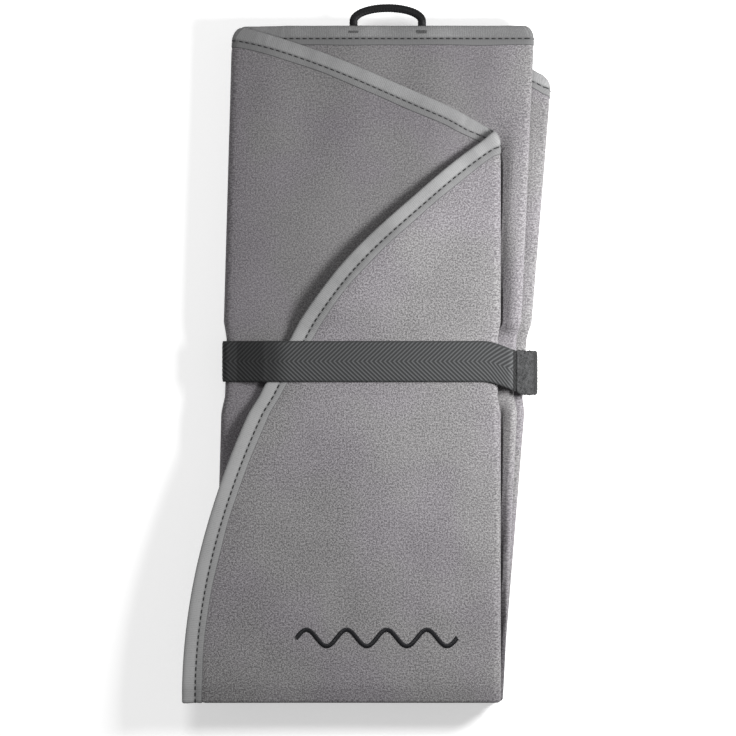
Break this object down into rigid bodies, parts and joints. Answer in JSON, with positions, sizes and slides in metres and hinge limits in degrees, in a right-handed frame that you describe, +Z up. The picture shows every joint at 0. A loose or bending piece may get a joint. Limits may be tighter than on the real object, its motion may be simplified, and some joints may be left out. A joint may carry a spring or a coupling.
{
  "type": "travel towel",
  "caption": "Quick dry towel folded into a flat bundle, with bound edges, a hang loop and a webbing strap that closes with a hook-and-loop tab.",
  "frame": {"origin": "under the middle of the folded bundle, on the surface that it lies on", "axes": "+Z up through the folded layers, +Y along the bundle towards the hang loop, +X towards the strap's tab"},
  "size_m": [0.2272, 0.4282, 0.0289],
  "materials": {
    "pile_cloth": "short brushed microfibre pile, matt with a soft sheen",
    "binding_tape": "smooth knitted tape, matt",
    "black_thread": "satin stitched rayon thread",
    "black_cord": "black woven tape cord",
    "grey_thread": "polyester sewing thread",
    "strap_webbing": "herringbone woven webbing, charcoal",
    "tab_fleece": "napped charcoal tab",
    "hook_fastener": "moulded hooks on tape",
    "loop_fastener": "knitted loops on tape"
  },
  "bodies": {
    "towel": {"towel_cloth": "pile_cloth", "edge_binding": "binding_tape", "wave_embroidery": "black_thread", "loop_bartack_left": "grey_thread", "loop_bartack_right": "grey_thread", "strap_back": "strap_webbing", "loop_patch": "loop_fastener"},
    "strap": {"strap_front": "strap_webbing"},
    "tab": {"tab_backing": "tab_fleece", "hook_patch": "hook_fastener"},
    "loop": {"hang_loop": "black_cord"}
  },
  "joints": [
    {"name": "strap_open", "type": "hinge", "parent": "towel", "child": "strap", "pos_m": [-0.08075, -0.0052, 0.02479], "axis": [0, -1, 0], "range_deg": [0, 150]},
    {"name": "tab_peel", "type": "hinge", "parent": "strap", "child": "tab", "pos_m": [0.09095, -0.0115, 0.0258], "axis": [0, -1, 0], "range_deg": [0, 100]},
    {"name": "loop_swing", "type": "hinge", "parent": "towel", "child": "loop", "pos_m": [0.0122, 0.20358, 0.01622], "axis": [1, 0, 0], "range_deg": [-90, 90]}
  ]
}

* [What this task involves]
Nothing should be left out: repeat all of the data exactly.

* [Answer to this problem]
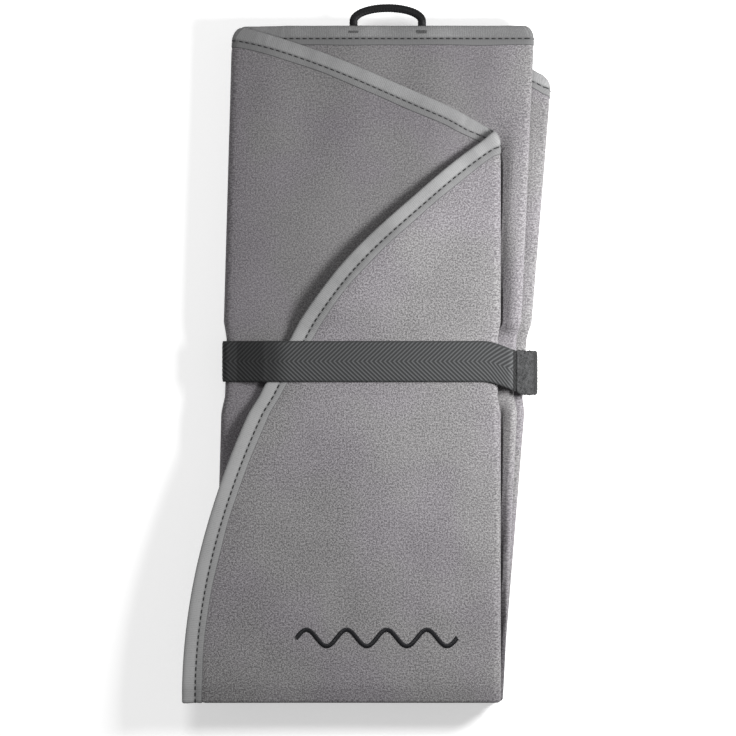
Break this object down into rigid bodies, parts and joints. Answer in JSON, with positions, sizes and slides in metres and hinge limits in degrees, in a right-handed frame that you describe, +Z up. The picture shows every joint at 0. A loose or bending piece may get a joint. Limits may be tighter than on the real object, its motion may be simplified, and some joints may be left out. A joint may carry a spring or a coupling.
{
  "type": "travel towel",
  "caption": "Quick dry towel folded into a flat bundle, with bound edges, a hang loop and a webbing strap that closes with a hook-and-loop tab.",
  "frame": {"origin": "under the middle of the folded bundle, on the surface that it lies on", "axes": "+Z up through the folded layers, +Y along the bundle towards the hang loop, +X towards the strap's tab"},
  "size_m": [0.2272, 0.4282, 0.0289],
  "materials": {
    "pile_cloth": "short brushed microfibre pile, matt with a soft sheen",
    "binding_tape": "smooth knitted tape, matt",
    "black_thread": "satin stitched rayon thread",
    "black_cord": "black woven tape cord",
    "grey_thread": "polyester sewing thread",
    "strap_webbing": "herringbone woven webbing, charcoal",
    "tab_fleece": "napped charcoal tab",
    "hook_fastener": "moulded hooks on tape",
    "loop_fastener": "knitted loops on tape"
  },
  "bodies": {
    "towel": {"towel_cloth": "pile_cloth", "edge_binding": "binding_tape", "wave_embroidery": "black_thread", "loop_bartack_left": "grey_thread", "loop_bartack_right": "grey_thread", "strap_back": "strap_webbing", "loop_patch": "loop_fastener"},
    "strap": {"strap_front": "strap_webbing"},
    "tab": {"tab_backing": "tab_fleece", "hook_patch": "hook_fastener"},
    "loop": {"hang_loop": "black_cord"}
  },
  "joints": [
    {"name": "strap_open", "type": "hinge", "parent": "towel", "child": "strap", "pos_m": [-0.08075, -0.0052, 0.02479], "axis": [0, -1, 0], "range_deg": [0, 150]},
    {"name": "tab_peel", "type": "hinge", "parent": "strap", "child": "tab", "pos_m": [0.09095, -0.0115, 0.0258], "axis": [0, -1, 0], "range_deg": [0, 100]},
    {"name": "loop_swing", "type": "hinge", "parent": "towel", "child": "loop", "pos_m": [0.0122, 0.20358, 0.01622], "axis": [1, 0, 0], "range_deg": [-90, 90]}
  ]
}